European stocks rose on Tuesday, led by Daimler after news that the German carmaker will resume share buybacks and on strength in miners such as Rio Tinto amid takeover speculation.
Better than expected quarterly profits from Goldman Sachs and news that the U.S. investment bank has completed a long-awaited rescue of a $7 billion structured investment vehicle supported European banks, notably Barclays.
Stock markets also drew strength from remarks signalling that the U.S. Federal Reserve, the European Central Bank and the Bank of England were toning down expectations of aggressive monetary policy tightening to combat rising inflation.
The FTSEurofirst 300 index of top European shares closed 0.5 percent higher at 1,268.90 points, wiping out the previous session's losses.
The index is down 18.7 percent so far in 2008 but 5.8 percent above is mid-March year-low.
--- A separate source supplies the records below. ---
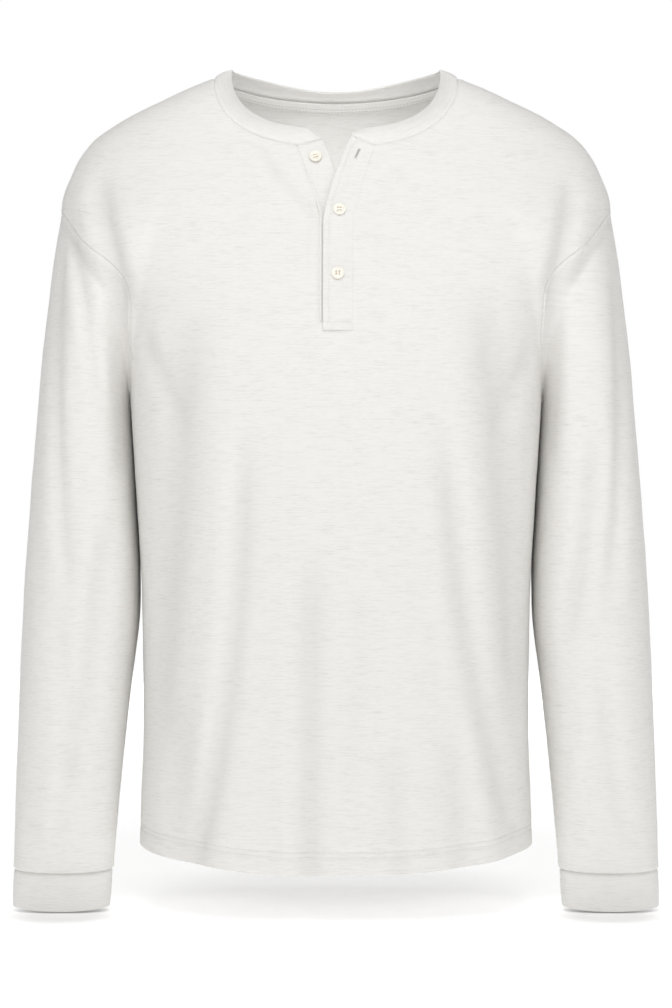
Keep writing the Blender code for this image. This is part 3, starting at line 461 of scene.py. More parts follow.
class Cloth:
    """A piece of cloth: a grid of smooth outer points, with rows up it and columns anticlockwise from above."""

    def __init__(self, grid, thickness, closed=False):
        rows, columns = grid.shape[:2]
        self.grid = grid
        self.closed = closed  # the last column joins the first
        self.kept = np.ones((rows - 1, columns if closed else columns - 1), bool)  # the cells that are cloth
        self.thickness = np.full((rows, columns), thickness)
        self.sunk = np.zeros((rows, columns))  # how far the cloth is pressed in
        self.trough = np.zeros((rows, columns))  # how much of that is a fold, which the material darkens as painted shade
        self.pinch = np.zeros((rows, columns))  # how far both faces close in on each other, at a folded edge
        around = np.roll(grid, -1, axis=1) - np.roll(grid, 1, axis=1) if closed else np.gradient(grid, axis=1)
        self.normals = unit(np.cross(around, np.gradient(grid, axis=0)))
        up, across = steps_along(grid, 0), steps_along(grid, 1)
        self.from_bottom, self.from_top = up, up[-1:] - up
        self.from_start, self.from_end = across, across[:, -1:] - across
        self.uv = None  # the cloth's own measures, in metres

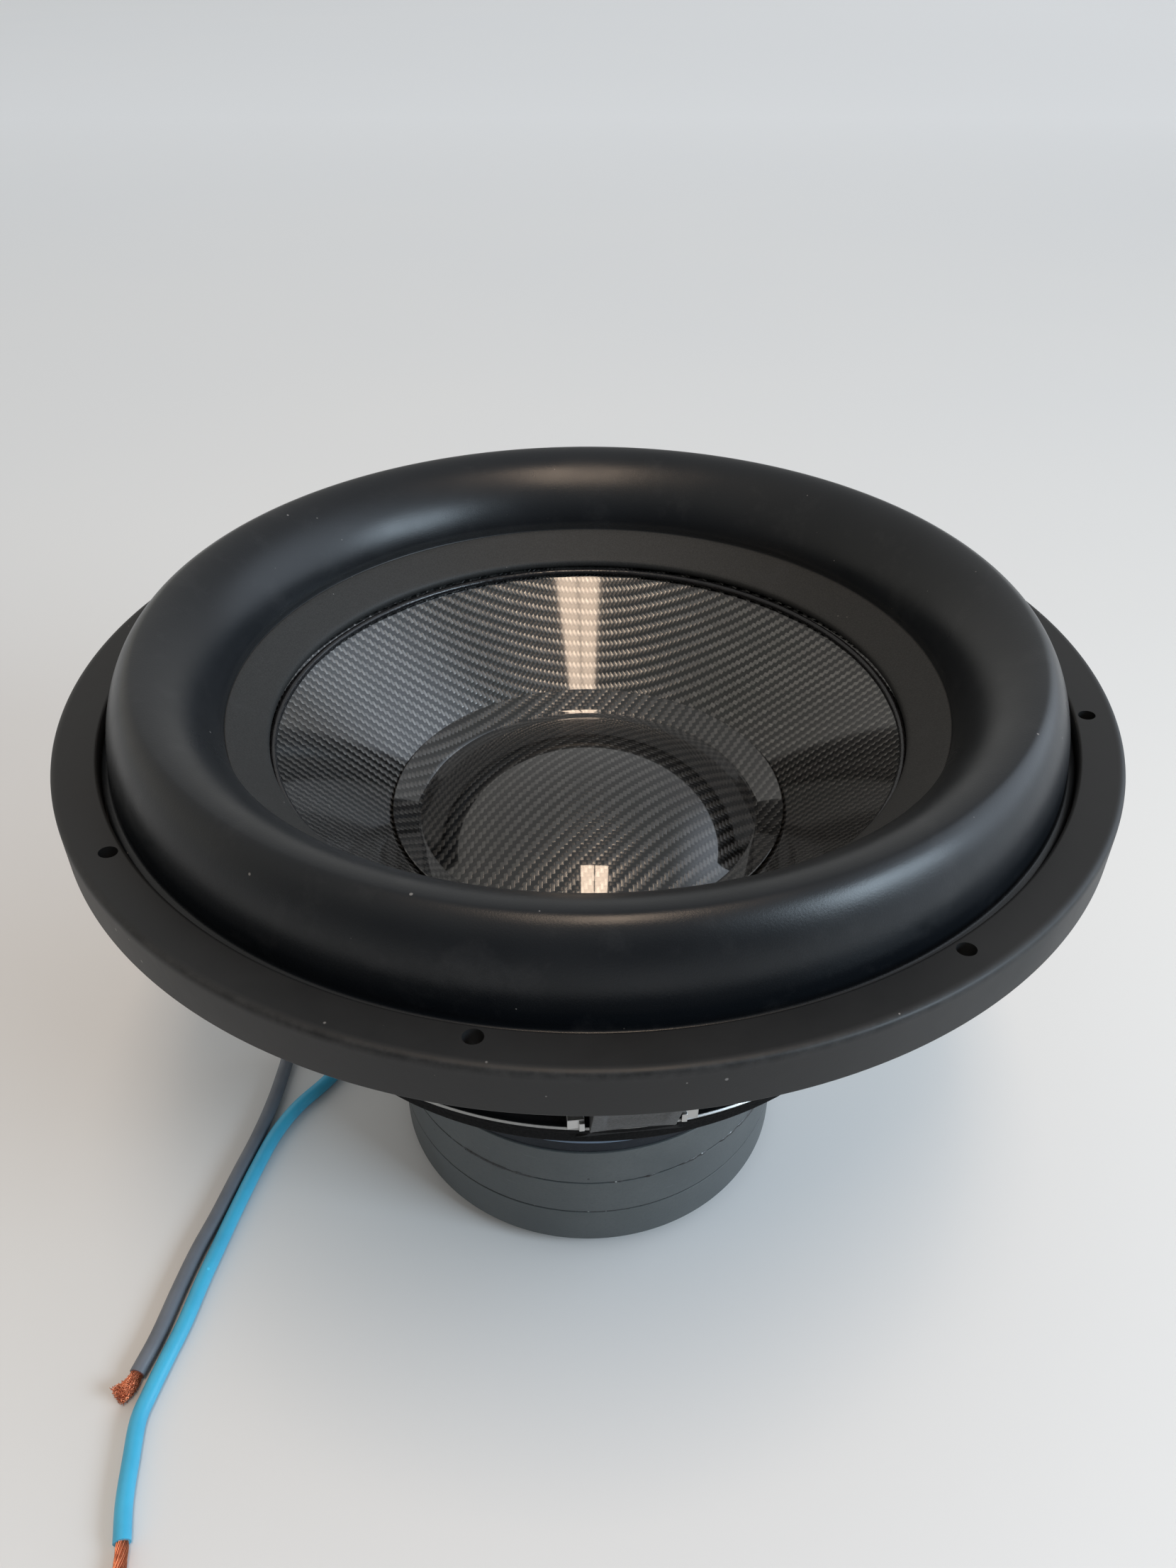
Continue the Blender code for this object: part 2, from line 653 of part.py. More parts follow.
def make_cone_assembly():
    neck, rim = cone_height(CONE_NECK_R), cone_height(CONE_RIM_R)
    cone_outline = [
        (CONE_NECK_R, neck),
        (CONE_NECK_R, neck - CONE_THICK_Z),
        (CONE_RIM_R, rim - CONE_THICK_Z),
        (CONE_RIM_R, rim),
    ]
    pieces = [turned("cone", cone_outline, MEDIUM, CARBON), make_dust_cap()]

    rim_bead_r = LIP_IN_R - 0.9 * MM
    pieces.append(bead("cone_rim_glue", rim_bead_r, cone_height(rim_bead_r) + 3.0 * MM, 1.7 * MM))
    cap_bead_r = DOME_R + 5.7 * MM
    pieces.append(bead("dust_cap_glue", cap_bead_r, cone_height(cap_bead_r) + 2.2 * MM, MM))

    pieces.append(
        ring("voice_coil_former", FORMER_IN_R, FORMER_OUT_R, FORMER_BOTTOM, FORMER_TOP, COARSE, FORMER)
    )
    for layer, (r_in, r_out) in zip(("inner", "outer"), WINDING_LAYERS):
        winding = ring(f"voice_coil_{layer}", r_in, r_out, WINDING_BOTTOM, WINDING_TOP, COARSE, COPPER)
        pieces.append(winding)

    collar_in_r, collar_out_r = SPIDER_IN_R, CONE_NECK_R + 4.5 * MM
    collar_bottom = 178.2 * MM
    under_cone = CONE_THICK_Z + 0.5 * MM
    collar_outline = [
        (collar_in_r, cone_height(CONE_NECK_R) - under_cone - 0.4 * MM),
        (collar_in_r, collar_bottom),
        (collar_out_r, collar_bottom),
        (collar_out_r, cone_height(collar_out_r) - under_cone),
    ]
    pieces.append(turned("neck_collar", collar_outline, COARSE, GLUE))

    axis = bpy.data.objects.new("cone_travel_axis", None)
    link(axis)
    for piece in pieces:
        piece.parent = axis


def make_dust_cap():
    """A conical flange that slopes in and down, then a spherical dome; one thin shell."""
    sphere_r = (DOME_R**2 + DOME_RISE**2) / (2 * DOME_RISE)
    centre_z = DOME_FOOT_Z + DOME_RISE - sphere_r
    opening = math.asin(DOME_R / sphere_r)
    rings = 6

    def dome(radius, first_angle):
        angles = [first_angle * (1 - i / rings) for i in range(rings + 1)]
        return [(radius * math.sin(a), centre_z + radius * math.cos(a)) for a in angles]

    under_z = CAP_THICK * 1.15
    inner_sphere = sphere_r - CAP_THICK
    upper = [(CAP_EDGE_R, CAP_EDGE_Z)] + dome(sphere_r, opening)
    under = [(CAP_EDGE_R, CAP_EDGE_Z - under_z), (DOME_R, DOME_FOOT_Z - under_z)]
    under += dome(inner_sphere, opening * 0.97)
    upper[-1] = (0.0, upper[-1][1])
    under[-1] = (0.0, under[-1][1])
    return turned("dust_cap", under + list(reversed(upper)), MEDIUM, CARBON)


def make_tinsel_leads():
    """Braided leads from the former's neck, over the upper spider, to the terminal screws."""
    profile = [(59.5, 184.0), (72, 186.5), (90, 188), (112, 187), (134, 188), (150, 190), (164, 189), (173, 185)]
    for name, side in (("tinsel_lead_grey", 1), ("tinsel_lead_blue", -1)):
        last_r = profile[-1][0]
        points = []
        for r, z in profile:
            spread = side * (LUG_SPACING / 2) * (0.4 + 0.6 * r / last_r)
            points.append(polar(r * MM, BLOCK_DEG, z * MM) + polar(spread, BLOCK_DEG + 90))
        tube(name, smooth_route(points, 9 * MM), LEAD_R, TINSEL)


def make_wires():
    tube("wire_grey", smooth_route(GREY_ROUTE, WIRE_STEP), WIRE_R, GREY_PVC)
    tube("wire_blue", smooth_route(BLUE_ROUTE, WIRE_STEP), WIRE_R, BLUE_PVC)
    tube("strands_grey", smooth_route(GREY_STRANDS, 6 * MM), STRAND_R, COPPER)
    tube("strands_blue", smooth_route(BLUE_STRANDS, 6 * MM), STRAND_R, COPPER)


def main():
    clear_scene()
    make_gasket()
    make_basket()
    make_foot_screws()
    make_motor()
    make_terminals()
    make_surround()
    make_spiders()
    make_cone_assembly()
    make_tinsel_leads()
    make_wires()


main()
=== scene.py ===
import math
import random

import bmesh
import bpy
import numpy as np
from mathutils import Matrix, Vector


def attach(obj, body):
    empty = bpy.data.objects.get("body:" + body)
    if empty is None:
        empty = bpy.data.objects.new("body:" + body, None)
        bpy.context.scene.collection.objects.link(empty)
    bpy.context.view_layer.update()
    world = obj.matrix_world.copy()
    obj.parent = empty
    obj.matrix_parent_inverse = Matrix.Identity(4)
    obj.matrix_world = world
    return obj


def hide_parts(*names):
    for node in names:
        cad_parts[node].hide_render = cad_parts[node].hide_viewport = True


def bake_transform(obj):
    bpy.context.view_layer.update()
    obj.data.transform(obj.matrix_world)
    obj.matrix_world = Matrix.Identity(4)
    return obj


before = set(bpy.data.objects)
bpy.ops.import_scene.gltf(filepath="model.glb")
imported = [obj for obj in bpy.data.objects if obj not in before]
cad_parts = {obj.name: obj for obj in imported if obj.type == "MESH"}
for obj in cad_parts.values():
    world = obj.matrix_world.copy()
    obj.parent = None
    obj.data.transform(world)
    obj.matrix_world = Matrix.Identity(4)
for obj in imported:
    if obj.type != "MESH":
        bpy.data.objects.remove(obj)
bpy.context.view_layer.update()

MM = 0.001
FIXED, MOVING = "chassis", "cone_assembly"
BOLT_DEG = -9.4
BOLT_CIRCLE = 222.3 * MM
SCREW_DEG = -61.1
SCREW_CIRCLE = 96 * MM
SPOKE_DEG = -83.6
BLOCK_DEG = 160.5
PITCH_DEG = 45
LEAD_OFFSET = 0.011


# ---- camera
def make_camera():
    data = bpy.data.cameras.new("camera")
    data.sensor_fit = "VERTICAL"
    data.sensor_height = 36.0
    data.lens = 36.0 * 1662 / 2212
    data.clip_end = 100
    camera = bpy.data.objects.new("camera", data)
    camera.location = (0.0, -0.4685, 0.5848)
    camera.rotation_euler = (math.radians(90 - 36.95), 0.0, 0.0)
    bpy.context.scene.collection.objects.link(camera)
    bpy.context.scene.camera = camera


make_camera()


# ---- shader graph helpers
class Graph:
    """Adds shader nodes to a tree and hands back their output sockets."""

    def __init__(self, tree):
        self.tree = tree

    def put(self, socket, value):
        if isinstance(value, bpy.types.NodeSocket):
            self.tree.links.new(value, socket)
        else:
            socket.default_value = value

    def add(self, kind, inputs, **settings):
        node = self.tree.nodes.new("ShaderNode" + kind)
        for key, value in settings.items():
            setattr(node, key, value)
        for key, value in inputs.items():
            self.put(node.inputs[key], value)
        return node

    def math(self, operation, *values):
        return self.add("Math", dict(enumerate(values)), operation=operation).outputs[0]

    def times(self, a, b):
        return self.math("MULTIPLY", a, b)

    def plus(self, a, b):
        return self.math("ADD", a, b)

    def minus(self, a, b):
        return self.math("SUBTRACT", a, b)

    def mix(self, factor, a, b):
        return self.add("Mix", {0: factor, 2: a, 3: b}, data_type="FLOAT").outputs[0]

    def colour(self, factor, a, b, blend="MIX"):
        a, b = ((*c, 1.0) if isinstance(c, tuple) else c for c in (a, b))
        return self.add("Mix", {0: factor, 6: a, 7: b}, data_type="RGBA", blend_type=blend).outputs[2]

    def shade(self, pattern, a, b, low=0.3, high=0.7):
        """Colour a where the pattern is low, b where it is high."""
        return self.colour(self.span(pattern, low, high), a, b)

    def split(self, vector):
        return self.add("SeparateXYZ", {0: vector}).outputs

    def join(self, x, y, z):
        return self.add("CombineXYZ", {0: x, 1: y, 2: z}).outputs[0]

    def radius(self, x, y):
        return self.math("SQRT", self.plus(self.times(x, x), self.times(y, y)))

    def span(self, value, low, high, to_low=0.0, to_high=1.0, kind="LINEAR"):
        inputs = {0: value, 1: low, 2: high, 3: to_low, 4: to_high}
        return self.add("MapRange", inputs, interpolation_type=kind).outputs[0]

    def bump(self, height, distance, strength=1.0):
        return self.add("Bump", {"Height": height, "Distance": distance, "Strength": strength}).outputs[0]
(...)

Investment strategists were divided on the outlook.
"There will be little upward pressure on equities in the dog days of summer, and I would expect us to end the year lower than where we are now," Seven Investment Management's Justin Urquhart Stewart said.
But Klaus Martini, global chief investment officer at Deutsche Bank's private asset management unit, saw scope for gains.
"There is potential in the stock markets once the financial crisis calms down and once we have more transparency on corporate earnings," he said, adding the DJ EuroSTOXX 50 index could rise some 12.5 percent on a 12-month horizon.
"It's hard to say exactly when the financial sector crisis will be over but already now you can do some wonderful bottom-fishing," Martini said.
"We are in for quite a rebound in bank shares overall," he said, though he did not say which specific stocks he favoured.
Barclays rose 3.5 percent, HBOS was up 3.4 percent, Societe Generale gained 3.2 percent and BNP Paribas and Royal Bank of Scotland (RBS) added 2.7 percent each.
Dresdner Kleinwort upgraded RBS to "add" and Barclays to "hold," citing those stocks' "substantial underperformance." Both banks, however, "still face earnings headwinds," Dresdner said in a research note on UK banks.
"We focus on provisions, and find that some banks already discount very negative scenarios ... We do not expect a return to the early 1990s in terms of bad debts, as the economic environment is fundamentally different," Dresdner said.
The DJ Stoxx European bank index rose 0.9 percent.
Autos were the best performing sector with a gain of 2.5 percent. Daimler climbed 3.2 percent to 45.08 euros after unveiling plans to spend up to 6 billion euros ($9.31 billion) to repurchase 10 percent of its stock.
DZ Bank said the buyback "will help the sentiment especially after the weak share price performance in the past weeks," and saw scope for the stock reaching 48-50 euros in the short term.
A rise in the price of some base metals such as aluminium and steady precious metals helped miners, which were also boosted by a newspaper report that China's state-owned aluminium producer Chinalco was keen to buy a range of global resource assets and may consider raising its stake in Rio Tinto.
Rio Tinto rose 3.5 percent and BHP Billiton, which has bid more than $180 billion for Rio Tinto, firmed 3.8 percent.
Shares in Dutch chip equipment maker ASMInternational rose 9 percent after news that U.S. Applied Materials and private equity firm Francisco Partners have made an unsolicited bid worth up to $800 million for ASM's main business.
Swedish telecommunications equipment maker Ericsson rallied 3 percent. Its mobile phone joint venture with Japan's Sony, Sony Ericsson, forecast strong demand for the global handset industry in the second quarter and the second half of this year.
Irish drugmaker Elan rose 5.7 percent after it said an intermediate trial of a drug for Alzheimer's disease supported an earlier decision to start final Phase III trials.
Shares in Britain's biggest hotel and restaurant operator, Whitbread, rose 4.3 percent to 1,270 pence after saying like-for-like sales across its businesses rose 7 percent in the 13 weeks to May 29.
"The company derives a defensive element from the potential for down-trading within the hotel sector towards its budget Premier Inn brand," Killik & Co said in a note, launching a "tactical buy" recommendation on the stock with a price target of 1,500 pence.
Among the day's leading losers, Coca-Cola Hellenic fell 8.7 percent after UBS and Morgan Stanley slashed their price targets for the stock in the wake of the soft drink bottling company's lowered 2008 profit guidance.